The Nightlord Nahadoth stands in the dim hut, his presence already turning every shadow bottomless and deadly. He is unarmed, but the demon is not fooled. He has seen Nahadoth shatter galaxies with a thought.

Nahadoth paces forward now, slowly, his expression a mockery of disappointment. “Clumsy, that last jump. Too long after the magic had settled. Foolish, to do it right under my nose. Perhaps you wanted me to find you?” The dark head shakes, hair roiling like a black thundercloud. “I’d hoped for a longer diversion.”

“Father,” the demon says in reflex. Nahadoth’s face freezes, then grows solemn, dire intent eclipsed by something that is almost human.

“A mistake on my part,” Nahadoth says. “One I must correct. Though I begin to wonder…” He falls silent.

The demon says, “Were we such terrible children?”

Nahadoth looks at him for a long moment before answering. “No,” he says at last, solemn. Sad. “No, you were glorious. And I am sorry.”

A moment later the demon ceases to exist.

…But when I latched onto the idea of a story set ten years after instead of tens of thousands of years earlier, all this early stuff had to go. Ah, well.

I’m happy with the final version of The Broken Kingdoms, of course — wouldn’t have continued it, finished it, and turned it in to my editor if I hadn’t been. Oree was the right character to tell this tale, and forward was the right direction to go; I believe that completely. Still, sometimes I do wonder what might have been.

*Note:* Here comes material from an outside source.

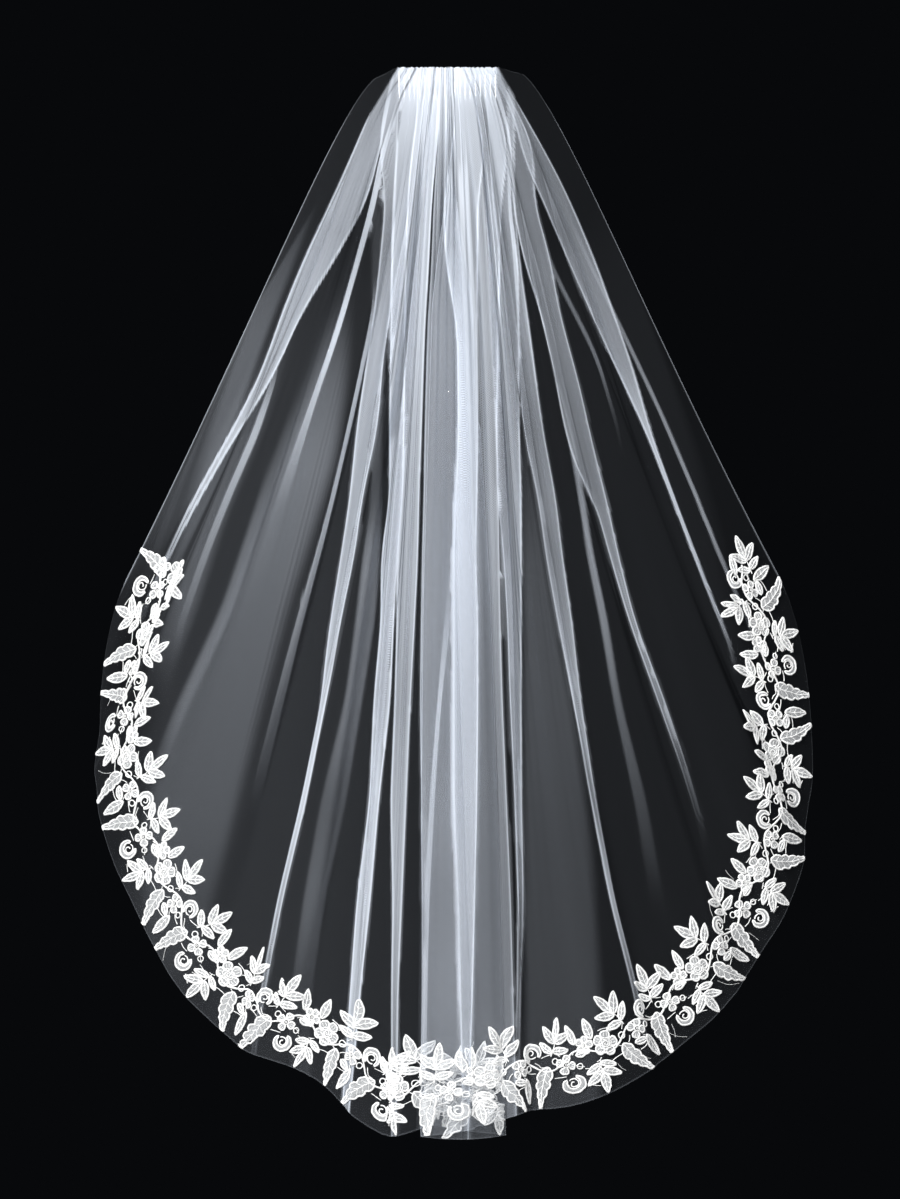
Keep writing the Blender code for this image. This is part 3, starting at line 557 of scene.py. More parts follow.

3 thoughts on “Snippets 1: The Broken Kingdoms”

  1. Oh, thanks for sharing these snippets – very intriguing, and I’d have loved to read them! But then, you’re right, the ending would have been known, and I’d been very sorry to miss Oree’s story.

  2. Though these didn’t make it to final publication, still I’m very happy to read them :)

    It’s interesting, to see Itempas and Nahadoth *not* at odds. Though of course we know it was not always that way.